Cover of Red Storm on the Reich

Red Storm on the Reich
Christopher Duffy
403 pages, including index
published in 1991

It's not really something one likes to bring up in polite society, but I've always been fascinated with the military aspect of World War II and especially with the battles at the East Front, the titanic struggle between Nazi Germany and Stalin's USSR. I'm not the only one, judging from the wide range of websites and books dedicated to the subject. Even so, if you look beyond the hardcore of "enthusiasts", the East Front is still curiously underrepresented in both the popular image of the War and in serious study of it. Partially this was due of course to the simple fact that until 1991 or so, Soviet archives were inaccessible to western researchers, making it that much more difficult to write knowledgably about the East Front. And those books that did appear, were usually (consciously or not) written from the German point of view, simply because those archives were largely available.

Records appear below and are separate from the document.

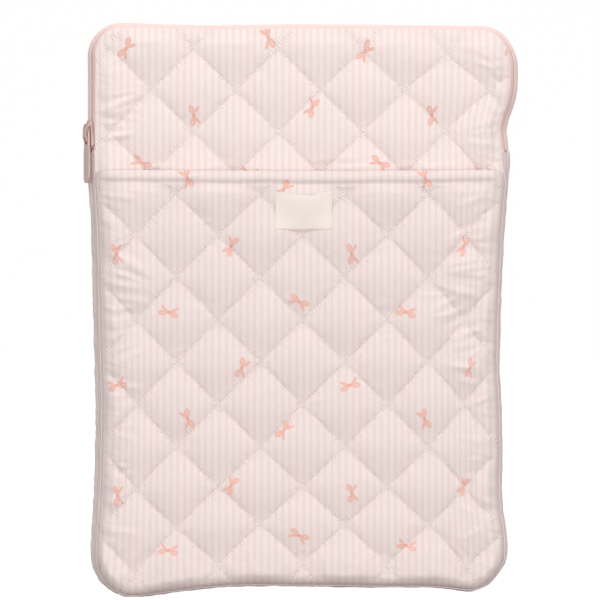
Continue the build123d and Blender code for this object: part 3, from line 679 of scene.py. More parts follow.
def front_y(x, z, detail=True):
    s = inset_of(x, z)
    q = quilt(x, z, F0[0], F0[1], 3.2, 11) if detail else 1.8
    rim = quarter((s - SEAM) / 9.0)
    base = 8.0 + 0.9 * rim
    lift = sstep(0.0, 8.5, s - SEAM)
    v = base + q * lift
    if detail:
        v = v + (0.85 * strokes(x, z, FLAP_FOLDS) + strokes(x, z, FLAP_CREASES)) * lift
        v = v + 0.35 * fbm(x / 7.0, z / 7.0, 60, 2) * sstep(0, 4, s - SEAM) * (1 - sstep(8, 22, s - SEAM))
        v = v + 0.7 * pucker(x, z, s)
    return -v


def hem_dip(x):
    """The hem sags a touch between its ends."""
    return -0.9 * np.sin((x + 126) / 252 * math.pi) + 0.25 * noise2(x / 24.0, x * 0, 71)


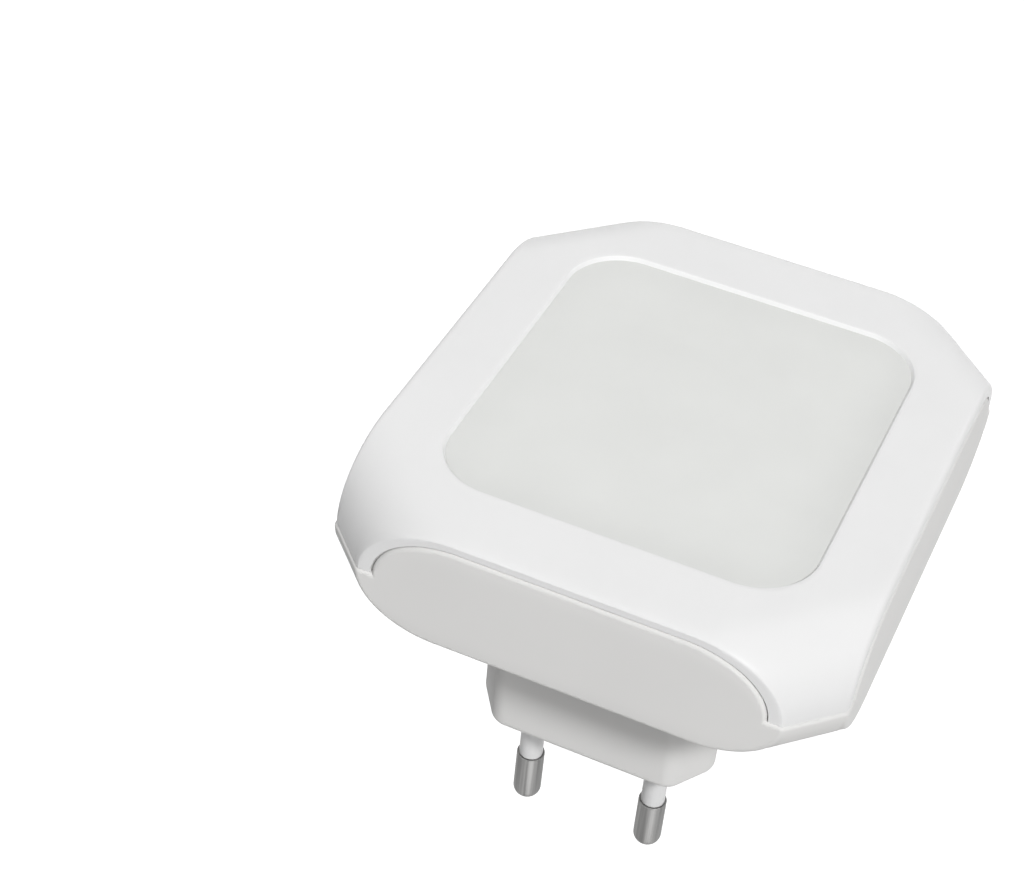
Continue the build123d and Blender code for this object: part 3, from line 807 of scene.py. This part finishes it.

Red Storm on the Reich was written just too early to take full advanage of the opening of the Soviet state archives, but even so Christopher Duffy has taken great pains to attempt to present both the Russian and the German point of view in his book. Red Storm on the Reich tells the story of the Soviet offensives of January to April 1945 in Poland and Germany and ends with the Russians knocking at the gates to Berlin. It is a front level history, meaning that the manoeuvres described did not just involve entire armies, they involved entire groups of armies. To show how these manoeuvres, offensives, counter-offensives and battles translate to a human scale, Duffy makes extensive and smart use of exceprts from various participant's diaries, memories and such, both Russian and German.

Duffy divides this story in six parts. In the first part, he gives a quick overview of the state of affairs just before the offensive and the plans made by the Soviet commanders for the offensive. In the second part, the main offensive is followed, which started on the Vistula and ultimately reached the Oder, liberating Poland, captured the important industrial region of Upper Silensia, one of the few great industrial regions still left tot he Germans and isolated East Prussia from the remainder of Germany. This had been achieved in less than a month, roughly from 12 January until Februari 4, 1945.

At that point the Russians were just a few hours drive away from Berlin, yet the offensive stalled there. The reasons for this were complicated. The Soviet armies themselves were at that point at the end of their supply lines, exhausted and in less than peak condition after weeks of heavy fighting. The German defence on the other hand, now fighting on their own soil stiffened considerably. the germans also had the advantage of short supply lines and air superiority; the early spring thaw made much of the grass airstrips the Russians had to rely on unworkable; the Germans however could use concrete airfields. Finally, the great offensive had also left threats to the north and the south of the breakthrough, in East Prussia and Lower Silensia, which had to be dealt with before a new offensive could be undertaken.

The story of the Russian offensives there, in Lower Silensia and East Prussia are dealt with by Duffy in parts three and four of the book, while part five details the siege of the various "fortress " cities left in the wake of the Russian offensive, which sometimes held out one to two months longer than the surrounding countryside, to no great gain to the defenders. In all these pockets, there was little to no hope of the German forces breaking out and joining up with the main body of Germany, yet they fought doggedly, some would even seay heroically on. At that point, the emphasis switched from winning to survival, with german troops essentially buying time to allow civilians to escape the Russian advance. Especially in the East Prussia pocket, the Wehrmacht and Kriegsmarine achieved miracles in evacuating civilians, getting them to "safety".

What makes Red Storm on the Reich so interesting is that Duffy doesn't lose himselve in the military manoeuvres. He is aware that these do not happen in a vacuum, that these have consequences beyond the immediate victory or defeat. In part six therefore, he describes the long term effects the Soviet victory had on Eastern Germany, what the geopolitical consequences were of the Soviet offensive: the loss of East Prussian and all of Germany east of the Oder, the millions of Germans who were driven out of these lands as well as out of Poland and elsewhere, the destruction of much of what remained of Germany and the death or wounding of much of its civilian population.

Red Storm on the Reich is therefore not an easy book; it is not the kind of book that revels in the description of battles and weapons. There's no carnography here, just an honest and well written account of one of the bloodiest offensives in the history of World War II. Recommended.